● **Provided data**
=-=-=

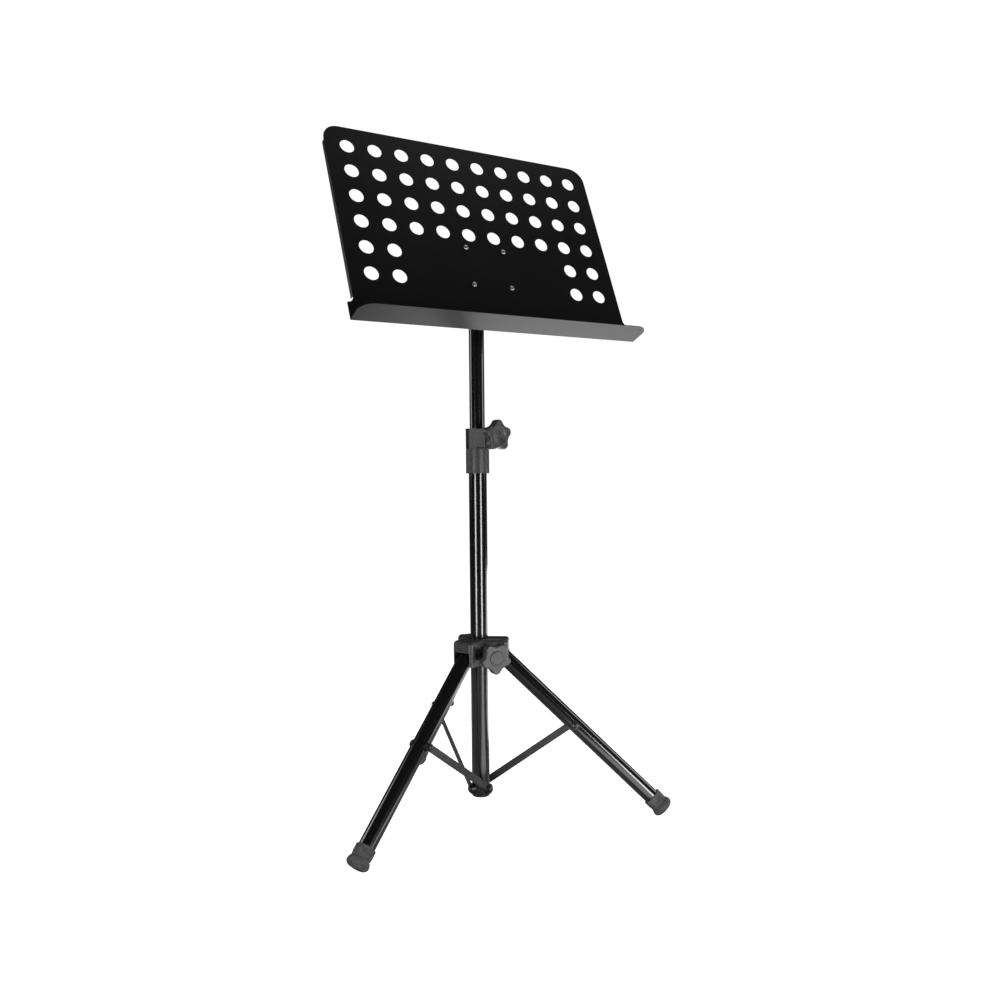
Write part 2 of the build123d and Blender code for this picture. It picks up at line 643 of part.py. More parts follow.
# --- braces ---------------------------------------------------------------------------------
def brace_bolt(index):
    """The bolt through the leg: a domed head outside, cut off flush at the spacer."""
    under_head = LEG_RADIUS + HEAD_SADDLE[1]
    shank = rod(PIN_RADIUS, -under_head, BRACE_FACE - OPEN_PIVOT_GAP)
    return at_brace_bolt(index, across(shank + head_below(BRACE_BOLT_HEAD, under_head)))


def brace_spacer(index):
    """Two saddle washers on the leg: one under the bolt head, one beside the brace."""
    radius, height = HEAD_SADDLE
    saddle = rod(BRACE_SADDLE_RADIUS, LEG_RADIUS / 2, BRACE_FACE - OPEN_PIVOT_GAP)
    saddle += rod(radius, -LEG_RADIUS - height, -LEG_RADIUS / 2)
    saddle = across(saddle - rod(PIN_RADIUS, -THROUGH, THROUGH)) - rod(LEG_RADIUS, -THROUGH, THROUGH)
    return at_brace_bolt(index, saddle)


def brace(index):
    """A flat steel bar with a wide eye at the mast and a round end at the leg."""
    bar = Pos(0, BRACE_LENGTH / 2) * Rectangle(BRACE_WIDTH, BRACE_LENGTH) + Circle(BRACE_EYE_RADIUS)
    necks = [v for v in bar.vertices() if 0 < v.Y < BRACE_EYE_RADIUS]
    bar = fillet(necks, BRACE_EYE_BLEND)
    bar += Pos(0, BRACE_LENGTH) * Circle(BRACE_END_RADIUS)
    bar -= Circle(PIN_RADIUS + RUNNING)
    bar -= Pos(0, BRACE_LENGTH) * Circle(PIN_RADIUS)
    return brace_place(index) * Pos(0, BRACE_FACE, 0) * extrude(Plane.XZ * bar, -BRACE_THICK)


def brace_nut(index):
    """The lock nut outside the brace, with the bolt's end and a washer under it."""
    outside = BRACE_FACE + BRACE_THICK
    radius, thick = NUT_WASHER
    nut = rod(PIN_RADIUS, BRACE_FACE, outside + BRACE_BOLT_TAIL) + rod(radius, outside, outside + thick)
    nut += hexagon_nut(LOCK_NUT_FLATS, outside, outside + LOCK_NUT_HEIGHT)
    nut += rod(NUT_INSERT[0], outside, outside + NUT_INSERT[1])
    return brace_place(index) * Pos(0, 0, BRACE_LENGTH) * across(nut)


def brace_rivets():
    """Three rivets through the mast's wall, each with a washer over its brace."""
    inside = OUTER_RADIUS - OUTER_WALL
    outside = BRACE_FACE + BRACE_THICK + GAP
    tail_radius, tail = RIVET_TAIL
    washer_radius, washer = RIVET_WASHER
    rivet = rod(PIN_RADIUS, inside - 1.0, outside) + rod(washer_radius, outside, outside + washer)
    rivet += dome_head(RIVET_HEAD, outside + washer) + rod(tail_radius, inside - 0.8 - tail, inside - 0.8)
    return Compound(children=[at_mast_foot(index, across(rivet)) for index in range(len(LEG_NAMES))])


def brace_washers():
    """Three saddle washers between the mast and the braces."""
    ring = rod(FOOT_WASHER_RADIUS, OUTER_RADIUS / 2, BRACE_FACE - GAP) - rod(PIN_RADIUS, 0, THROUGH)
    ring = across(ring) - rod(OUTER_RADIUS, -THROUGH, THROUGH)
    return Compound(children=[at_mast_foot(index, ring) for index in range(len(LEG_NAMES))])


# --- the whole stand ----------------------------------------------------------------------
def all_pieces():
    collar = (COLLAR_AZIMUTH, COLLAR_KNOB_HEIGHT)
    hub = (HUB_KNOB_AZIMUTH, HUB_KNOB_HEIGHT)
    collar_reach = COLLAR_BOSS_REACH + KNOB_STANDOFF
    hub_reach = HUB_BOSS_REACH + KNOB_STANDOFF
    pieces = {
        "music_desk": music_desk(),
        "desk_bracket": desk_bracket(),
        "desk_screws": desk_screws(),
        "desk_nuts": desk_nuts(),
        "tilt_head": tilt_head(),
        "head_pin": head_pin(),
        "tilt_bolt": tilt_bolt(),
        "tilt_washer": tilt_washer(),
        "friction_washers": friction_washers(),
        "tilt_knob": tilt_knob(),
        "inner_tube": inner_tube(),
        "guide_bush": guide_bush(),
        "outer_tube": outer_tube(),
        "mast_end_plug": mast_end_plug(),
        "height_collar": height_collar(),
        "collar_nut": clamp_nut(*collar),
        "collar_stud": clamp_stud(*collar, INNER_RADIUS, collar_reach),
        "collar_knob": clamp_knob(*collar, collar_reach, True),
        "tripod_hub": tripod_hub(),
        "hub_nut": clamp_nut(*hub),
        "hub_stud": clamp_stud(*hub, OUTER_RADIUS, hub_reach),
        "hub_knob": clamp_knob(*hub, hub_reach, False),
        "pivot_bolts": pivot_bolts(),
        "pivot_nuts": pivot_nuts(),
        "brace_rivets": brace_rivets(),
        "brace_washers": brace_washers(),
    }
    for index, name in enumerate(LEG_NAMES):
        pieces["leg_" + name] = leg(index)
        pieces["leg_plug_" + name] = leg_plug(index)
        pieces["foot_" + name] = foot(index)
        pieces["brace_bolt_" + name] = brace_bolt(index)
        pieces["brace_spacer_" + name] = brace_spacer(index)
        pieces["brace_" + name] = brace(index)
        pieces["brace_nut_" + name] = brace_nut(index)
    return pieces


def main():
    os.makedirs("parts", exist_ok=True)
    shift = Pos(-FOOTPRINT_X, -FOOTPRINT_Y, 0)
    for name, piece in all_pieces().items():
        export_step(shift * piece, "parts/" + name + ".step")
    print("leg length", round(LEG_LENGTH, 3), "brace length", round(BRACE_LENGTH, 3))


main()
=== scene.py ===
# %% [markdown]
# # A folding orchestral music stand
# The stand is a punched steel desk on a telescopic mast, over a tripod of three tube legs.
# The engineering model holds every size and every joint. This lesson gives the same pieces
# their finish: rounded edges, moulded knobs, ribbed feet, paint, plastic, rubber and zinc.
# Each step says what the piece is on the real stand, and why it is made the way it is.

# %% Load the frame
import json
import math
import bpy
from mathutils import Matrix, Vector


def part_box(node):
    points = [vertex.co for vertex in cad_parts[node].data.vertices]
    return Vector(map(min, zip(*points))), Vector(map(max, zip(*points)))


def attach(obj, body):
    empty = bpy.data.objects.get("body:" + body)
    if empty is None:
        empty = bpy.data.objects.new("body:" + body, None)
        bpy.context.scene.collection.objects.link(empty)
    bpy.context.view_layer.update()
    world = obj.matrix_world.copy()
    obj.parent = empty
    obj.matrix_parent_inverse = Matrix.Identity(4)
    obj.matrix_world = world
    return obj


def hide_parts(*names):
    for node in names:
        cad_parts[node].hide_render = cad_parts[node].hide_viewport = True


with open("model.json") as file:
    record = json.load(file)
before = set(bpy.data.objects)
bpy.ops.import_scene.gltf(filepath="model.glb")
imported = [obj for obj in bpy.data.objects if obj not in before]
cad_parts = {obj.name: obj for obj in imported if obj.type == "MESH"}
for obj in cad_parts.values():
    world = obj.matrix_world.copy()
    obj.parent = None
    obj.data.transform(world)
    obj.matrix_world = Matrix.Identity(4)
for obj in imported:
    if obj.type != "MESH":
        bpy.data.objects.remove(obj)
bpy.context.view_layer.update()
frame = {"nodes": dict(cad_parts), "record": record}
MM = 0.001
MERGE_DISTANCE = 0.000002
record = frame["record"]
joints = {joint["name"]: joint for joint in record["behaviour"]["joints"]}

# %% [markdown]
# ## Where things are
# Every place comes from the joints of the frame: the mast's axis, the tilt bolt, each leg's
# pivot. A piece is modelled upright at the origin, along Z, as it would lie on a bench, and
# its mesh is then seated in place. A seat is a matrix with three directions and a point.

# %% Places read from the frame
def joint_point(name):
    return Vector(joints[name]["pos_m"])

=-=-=

● **Brief**
State how many lines of the listing include "json", and nothing more.

● **Answer to the task**
3